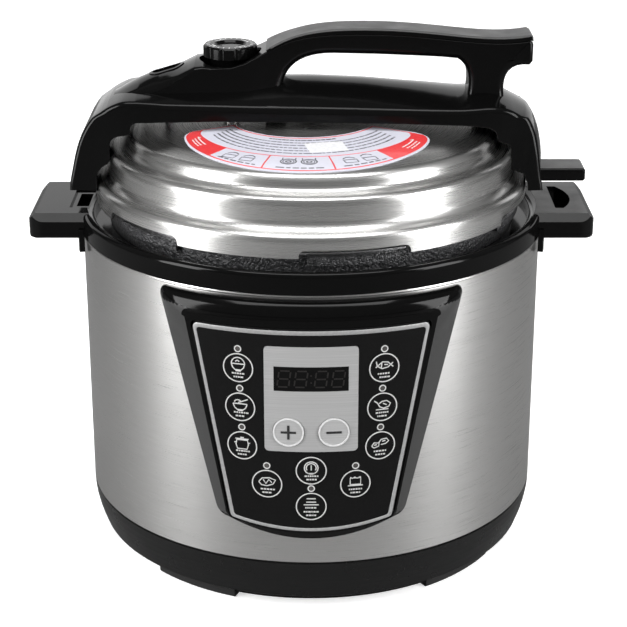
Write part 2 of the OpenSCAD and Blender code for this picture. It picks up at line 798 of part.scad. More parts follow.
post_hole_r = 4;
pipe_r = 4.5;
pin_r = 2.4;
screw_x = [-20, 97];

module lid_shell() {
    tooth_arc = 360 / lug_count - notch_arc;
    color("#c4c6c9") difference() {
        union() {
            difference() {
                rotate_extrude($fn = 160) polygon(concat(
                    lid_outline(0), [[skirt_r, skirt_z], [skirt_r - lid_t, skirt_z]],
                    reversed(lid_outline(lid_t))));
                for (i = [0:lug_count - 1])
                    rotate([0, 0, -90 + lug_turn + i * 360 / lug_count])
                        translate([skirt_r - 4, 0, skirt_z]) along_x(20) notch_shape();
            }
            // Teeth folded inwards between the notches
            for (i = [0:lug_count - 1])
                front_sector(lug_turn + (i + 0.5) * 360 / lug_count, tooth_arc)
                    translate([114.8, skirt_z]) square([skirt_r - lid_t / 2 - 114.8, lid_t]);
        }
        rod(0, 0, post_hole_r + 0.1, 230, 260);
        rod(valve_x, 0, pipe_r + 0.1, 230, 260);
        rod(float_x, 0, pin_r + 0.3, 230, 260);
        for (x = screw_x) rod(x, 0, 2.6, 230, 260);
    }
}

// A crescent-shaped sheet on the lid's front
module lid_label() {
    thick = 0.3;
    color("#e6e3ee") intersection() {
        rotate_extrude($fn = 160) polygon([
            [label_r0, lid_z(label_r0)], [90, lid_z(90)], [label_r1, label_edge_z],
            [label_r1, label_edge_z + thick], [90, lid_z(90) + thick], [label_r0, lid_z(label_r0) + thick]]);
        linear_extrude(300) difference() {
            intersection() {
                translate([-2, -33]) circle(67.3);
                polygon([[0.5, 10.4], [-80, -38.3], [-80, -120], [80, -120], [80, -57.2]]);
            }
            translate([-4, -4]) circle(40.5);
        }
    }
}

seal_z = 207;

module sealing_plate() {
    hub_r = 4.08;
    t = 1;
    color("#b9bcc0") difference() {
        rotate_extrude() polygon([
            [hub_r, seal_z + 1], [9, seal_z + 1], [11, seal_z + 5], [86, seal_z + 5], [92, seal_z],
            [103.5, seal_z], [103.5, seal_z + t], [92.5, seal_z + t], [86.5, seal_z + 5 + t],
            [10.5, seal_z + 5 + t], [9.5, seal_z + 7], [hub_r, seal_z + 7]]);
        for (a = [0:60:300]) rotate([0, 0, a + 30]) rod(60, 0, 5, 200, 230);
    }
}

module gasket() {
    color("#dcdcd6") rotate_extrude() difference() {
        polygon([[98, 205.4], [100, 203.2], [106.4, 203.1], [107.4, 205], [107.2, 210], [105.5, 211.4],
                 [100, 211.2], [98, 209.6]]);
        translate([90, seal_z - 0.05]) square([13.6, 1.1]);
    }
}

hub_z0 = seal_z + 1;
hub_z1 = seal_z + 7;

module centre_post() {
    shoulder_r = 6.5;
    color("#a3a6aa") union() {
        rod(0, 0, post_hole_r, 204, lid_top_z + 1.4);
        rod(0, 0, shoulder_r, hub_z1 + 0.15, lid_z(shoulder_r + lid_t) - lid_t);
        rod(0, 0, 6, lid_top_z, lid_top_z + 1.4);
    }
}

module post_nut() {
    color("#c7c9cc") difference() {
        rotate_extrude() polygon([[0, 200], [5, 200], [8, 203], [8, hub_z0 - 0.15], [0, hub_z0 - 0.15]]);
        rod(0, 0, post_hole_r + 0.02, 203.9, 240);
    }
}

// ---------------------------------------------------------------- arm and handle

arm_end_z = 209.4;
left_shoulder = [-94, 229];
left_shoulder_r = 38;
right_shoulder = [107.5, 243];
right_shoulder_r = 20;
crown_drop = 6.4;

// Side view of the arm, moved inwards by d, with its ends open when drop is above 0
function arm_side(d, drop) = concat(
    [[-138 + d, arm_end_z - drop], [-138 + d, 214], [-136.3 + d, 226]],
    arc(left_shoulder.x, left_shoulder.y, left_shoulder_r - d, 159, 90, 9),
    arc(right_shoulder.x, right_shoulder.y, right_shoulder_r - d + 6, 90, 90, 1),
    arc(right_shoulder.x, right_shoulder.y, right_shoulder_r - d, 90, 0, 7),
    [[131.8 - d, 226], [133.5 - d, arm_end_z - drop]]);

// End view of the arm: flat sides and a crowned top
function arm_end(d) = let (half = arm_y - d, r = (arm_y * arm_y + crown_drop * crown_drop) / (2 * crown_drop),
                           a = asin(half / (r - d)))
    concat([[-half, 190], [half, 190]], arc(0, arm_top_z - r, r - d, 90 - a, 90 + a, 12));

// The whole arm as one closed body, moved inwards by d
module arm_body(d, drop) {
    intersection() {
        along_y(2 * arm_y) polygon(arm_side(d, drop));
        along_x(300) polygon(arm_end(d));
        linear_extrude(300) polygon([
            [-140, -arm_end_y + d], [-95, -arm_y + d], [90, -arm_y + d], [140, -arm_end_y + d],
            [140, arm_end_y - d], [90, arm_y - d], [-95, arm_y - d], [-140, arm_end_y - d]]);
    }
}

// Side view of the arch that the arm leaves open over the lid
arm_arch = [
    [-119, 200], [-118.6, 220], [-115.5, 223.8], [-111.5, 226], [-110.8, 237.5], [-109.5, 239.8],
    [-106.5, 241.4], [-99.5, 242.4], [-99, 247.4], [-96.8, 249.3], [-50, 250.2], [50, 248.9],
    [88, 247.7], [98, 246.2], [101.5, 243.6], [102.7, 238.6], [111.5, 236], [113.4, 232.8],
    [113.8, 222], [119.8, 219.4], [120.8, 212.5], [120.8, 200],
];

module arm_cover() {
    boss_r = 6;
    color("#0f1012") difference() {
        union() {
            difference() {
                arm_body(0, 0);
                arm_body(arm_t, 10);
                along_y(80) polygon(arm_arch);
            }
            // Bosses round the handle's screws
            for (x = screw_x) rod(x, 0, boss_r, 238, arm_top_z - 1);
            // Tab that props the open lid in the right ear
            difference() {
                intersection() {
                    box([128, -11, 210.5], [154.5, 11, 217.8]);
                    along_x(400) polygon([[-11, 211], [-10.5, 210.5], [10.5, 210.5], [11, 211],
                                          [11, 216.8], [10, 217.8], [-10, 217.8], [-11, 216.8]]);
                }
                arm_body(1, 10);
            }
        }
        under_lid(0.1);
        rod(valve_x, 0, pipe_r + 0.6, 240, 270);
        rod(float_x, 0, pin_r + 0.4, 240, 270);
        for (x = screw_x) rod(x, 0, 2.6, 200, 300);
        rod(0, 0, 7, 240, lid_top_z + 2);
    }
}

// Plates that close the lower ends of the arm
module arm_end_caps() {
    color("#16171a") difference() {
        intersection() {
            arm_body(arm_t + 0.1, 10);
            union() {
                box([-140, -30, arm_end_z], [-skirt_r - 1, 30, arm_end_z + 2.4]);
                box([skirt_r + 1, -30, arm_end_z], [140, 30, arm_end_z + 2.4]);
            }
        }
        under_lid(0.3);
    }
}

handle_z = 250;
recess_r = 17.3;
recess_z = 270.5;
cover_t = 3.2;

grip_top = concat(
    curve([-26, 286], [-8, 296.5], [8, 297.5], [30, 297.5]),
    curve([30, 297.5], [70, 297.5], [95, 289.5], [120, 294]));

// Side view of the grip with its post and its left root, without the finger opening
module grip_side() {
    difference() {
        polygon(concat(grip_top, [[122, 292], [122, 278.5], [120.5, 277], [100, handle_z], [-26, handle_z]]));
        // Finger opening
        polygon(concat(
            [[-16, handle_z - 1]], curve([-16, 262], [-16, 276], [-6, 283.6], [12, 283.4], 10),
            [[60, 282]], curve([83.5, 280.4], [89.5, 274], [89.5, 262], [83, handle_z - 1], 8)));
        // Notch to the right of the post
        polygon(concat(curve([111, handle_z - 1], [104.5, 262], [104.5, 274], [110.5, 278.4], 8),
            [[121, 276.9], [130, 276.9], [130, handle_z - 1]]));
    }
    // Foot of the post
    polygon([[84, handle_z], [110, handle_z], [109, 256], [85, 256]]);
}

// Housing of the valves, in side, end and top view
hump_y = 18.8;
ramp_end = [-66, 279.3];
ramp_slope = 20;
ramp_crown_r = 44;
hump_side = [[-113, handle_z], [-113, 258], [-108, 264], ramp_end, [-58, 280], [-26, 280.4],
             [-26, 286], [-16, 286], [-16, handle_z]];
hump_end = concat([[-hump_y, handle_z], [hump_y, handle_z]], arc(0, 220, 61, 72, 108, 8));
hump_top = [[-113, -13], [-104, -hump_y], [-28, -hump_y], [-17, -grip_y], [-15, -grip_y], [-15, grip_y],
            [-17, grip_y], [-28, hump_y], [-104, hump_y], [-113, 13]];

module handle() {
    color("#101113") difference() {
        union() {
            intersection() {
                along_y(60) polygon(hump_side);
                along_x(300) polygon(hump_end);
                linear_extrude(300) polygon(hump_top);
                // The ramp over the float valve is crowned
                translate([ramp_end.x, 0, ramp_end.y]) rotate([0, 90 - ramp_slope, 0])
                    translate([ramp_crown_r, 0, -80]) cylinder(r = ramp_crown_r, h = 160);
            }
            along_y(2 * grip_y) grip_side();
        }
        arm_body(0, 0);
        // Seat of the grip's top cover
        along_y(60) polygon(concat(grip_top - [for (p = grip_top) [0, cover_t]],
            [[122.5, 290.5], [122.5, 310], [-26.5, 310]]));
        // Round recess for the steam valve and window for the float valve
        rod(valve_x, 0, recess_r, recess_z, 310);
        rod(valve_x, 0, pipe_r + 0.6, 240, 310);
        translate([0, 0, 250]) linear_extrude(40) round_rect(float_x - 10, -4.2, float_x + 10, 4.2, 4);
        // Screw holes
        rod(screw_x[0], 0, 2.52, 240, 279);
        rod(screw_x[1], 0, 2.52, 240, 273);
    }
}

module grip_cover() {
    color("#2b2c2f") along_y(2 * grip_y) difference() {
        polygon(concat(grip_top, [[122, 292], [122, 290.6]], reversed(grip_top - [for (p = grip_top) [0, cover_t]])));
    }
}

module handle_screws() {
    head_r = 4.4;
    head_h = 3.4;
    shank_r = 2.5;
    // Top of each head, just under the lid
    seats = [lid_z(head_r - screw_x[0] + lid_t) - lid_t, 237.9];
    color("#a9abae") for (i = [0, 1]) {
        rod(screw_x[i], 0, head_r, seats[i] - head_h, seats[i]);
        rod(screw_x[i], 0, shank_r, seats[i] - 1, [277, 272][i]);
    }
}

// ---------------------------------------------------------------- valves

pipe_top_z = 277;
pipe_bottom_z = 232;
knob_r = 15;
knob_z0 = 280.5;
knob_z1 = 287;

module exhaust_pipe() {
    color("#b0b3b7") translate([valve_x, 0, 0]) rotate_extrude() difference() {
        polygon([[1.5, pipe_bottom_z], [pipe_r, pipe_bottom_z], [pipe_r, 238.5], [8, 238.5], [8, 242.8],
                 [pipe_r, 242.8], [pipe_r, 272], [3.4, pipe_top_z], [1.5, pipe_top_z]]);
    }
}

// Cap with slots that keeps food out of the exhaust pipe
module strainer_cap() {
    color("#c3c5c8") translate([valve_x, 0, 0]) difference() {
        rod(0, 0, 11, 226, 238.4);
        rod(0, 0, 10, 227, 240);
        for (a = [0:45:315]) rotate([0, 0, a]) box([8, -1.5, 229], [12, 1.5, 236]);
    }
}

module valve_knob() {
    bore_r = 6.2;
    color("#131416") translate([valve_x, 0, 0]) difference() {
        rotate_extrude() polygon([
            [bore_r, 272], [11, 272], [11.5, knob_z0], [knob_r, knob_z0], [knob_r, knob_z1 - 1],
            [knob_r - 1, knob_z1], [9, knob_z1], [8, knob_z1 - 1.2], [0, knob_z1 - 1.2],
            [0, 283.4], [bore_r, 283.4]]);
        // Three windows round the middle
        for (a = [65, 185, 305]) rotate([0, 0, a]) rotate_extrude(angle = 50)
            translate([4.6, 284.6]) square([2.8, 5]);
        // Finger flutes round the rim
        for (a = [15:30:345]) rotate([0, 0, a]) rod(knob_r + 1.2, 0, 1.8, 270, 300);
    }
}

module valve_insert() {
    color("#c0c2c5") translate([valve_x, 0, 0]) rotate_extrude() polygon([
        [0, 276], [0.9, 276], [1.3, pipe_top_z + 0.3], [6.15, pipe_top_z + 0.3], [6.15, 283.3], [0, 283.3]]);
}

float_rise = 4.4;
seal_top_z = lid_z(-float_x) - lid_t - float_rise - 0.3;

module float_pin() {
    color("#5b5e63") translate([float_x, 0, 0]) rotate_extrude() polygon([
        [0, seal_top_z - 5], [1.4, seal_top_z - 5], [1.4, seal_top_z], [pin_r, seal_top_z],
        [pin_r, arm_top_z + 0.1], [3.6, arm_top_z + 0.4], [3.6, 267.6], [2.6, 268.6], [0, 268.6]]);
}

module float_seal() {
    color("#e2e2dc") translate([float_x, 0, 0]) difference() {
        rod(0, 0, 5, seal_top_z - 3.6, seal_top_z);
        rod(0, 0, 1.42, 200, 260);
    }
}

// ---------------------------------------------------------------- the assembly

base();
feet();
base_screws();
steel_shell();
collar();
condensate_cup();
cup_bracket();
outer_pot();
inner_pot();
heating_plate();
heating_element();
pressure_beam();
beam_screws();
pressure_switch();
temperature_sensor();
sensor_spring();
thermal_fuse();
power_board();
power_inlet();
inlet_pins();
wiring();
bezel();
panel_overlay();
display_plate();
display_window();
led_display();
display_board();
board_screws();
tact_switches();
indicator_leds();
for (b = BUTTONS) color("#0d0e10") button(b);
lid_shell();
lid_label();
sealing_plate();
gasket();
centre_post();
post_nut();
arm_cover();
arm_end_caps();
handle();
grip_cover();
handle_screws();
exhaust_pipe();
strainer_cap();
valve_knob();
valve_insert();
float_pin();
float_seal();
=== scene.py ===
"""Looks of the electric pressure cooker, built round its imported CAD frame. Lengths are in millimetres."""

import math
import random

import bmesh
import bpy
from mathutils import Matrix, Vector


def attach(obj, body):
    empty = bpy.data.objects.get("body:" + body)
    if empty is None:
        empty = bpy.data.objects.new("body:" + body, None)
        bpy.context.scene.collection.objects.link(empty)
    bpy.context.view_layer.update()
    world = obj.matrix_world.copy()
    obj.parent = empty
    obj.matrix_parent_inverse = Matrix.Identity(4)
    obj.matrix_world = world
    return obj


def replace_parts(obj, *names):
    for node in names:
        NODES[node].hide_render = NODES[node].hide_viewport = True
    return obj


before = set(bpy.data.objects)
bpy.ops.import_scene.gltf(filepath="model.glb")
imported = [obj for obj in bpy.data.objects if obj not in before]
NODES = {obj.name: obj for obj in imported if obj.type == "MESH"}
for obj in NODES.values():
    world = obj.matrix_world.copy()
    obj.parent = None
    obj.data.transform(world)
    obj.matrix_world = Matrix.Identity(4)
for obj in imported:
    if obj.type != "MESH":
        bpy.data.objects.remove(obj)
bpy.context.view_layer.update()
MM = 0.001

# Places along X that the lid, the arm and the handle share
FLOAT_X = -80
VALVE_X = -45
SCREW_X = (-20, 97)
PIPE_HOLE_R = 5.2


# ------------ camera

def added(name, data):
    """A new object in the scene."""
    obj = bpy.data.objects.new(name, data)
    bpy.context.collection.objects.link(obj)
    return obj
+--
* [GIVEN TASK] In the listing above, find the line containing "sensor_spring();" and the line containing "PIPE_HOLE_R = 5.2", then repeat those two lines and everything between them exactly.

* [FULL RESPONSE]
sensor_spring();
thermal_fuse();
power_board();
power_inlet();
inlet_pins();
wiring();
bezel();
panel_overlay();
display_plate();
display_window();
led_display();
display_board();
board_screws();
tact_switches();
indicator_leds();
for (b = BUTTONS) color("#0d0e10") button(b);
lid_shell();
lid_label();
sealing_plate();
gasket();
centre_post();
post_nut();
arm_cover();
arm_end_caps();
handle();
grip_cover();
handle_screws();
exhaust_pipe();
strainer_cap();
valve_knob();
valve_insert();
float_pin();
float_seal();
=== scene.py ===
"""Looks of the electric pressure cooker, built round its imported CAD frame. Lengths are in millimetres."""

import math
import random

import bmesh
import bpy
from mathutils import Matrix, Vector


def attach(obj, body):
    empty = bpy.data.objects.get("body:" + body)
    if empty is None:
        empty = bpy.data.objects.new("body:" + body, None)
        bpy.context.scene.collection.objects.link(empty)
    bpy.context.view_layer.update()
    world = obj.matrix_world.copy()
    obj.parent = empty
    obj.matrix_parent_inverse = Matrix.Identity(4)
    obj.matrix_world = world
    return obj


def replace_parts(obj, *names):
    for node in names:
        NODES[node].hide_render = NODES[node].hide_viewport = True
    return obj


before = set(bpy.data.objects)
bpy.ops.import_scene.gltf(filepath="model.glb")
imported = [obj for obj in bpy.data.objects if obj not in before]
NODES = {obj.name: obj for obj in imported if obj.type == "MESH"}
for obj in NODES.values():
    world = obj.matrix_world.copy()
    obj.parent = None
    obj.data.transform(world)
    obj.matrix_world = Matrix.Identity(4)
for obj in imported:
    if obj.type != "MESH":
        bpy.data.objects.remove(obj)
bpy.context.view_layer.update()
MM = 0.001

# Places along X that the lid, the arm and the handle share
FLOAT_X = -80
VALVE_X = -45
SCREW_X = (-20, 97)
PIPE_HOLE_R = 5.2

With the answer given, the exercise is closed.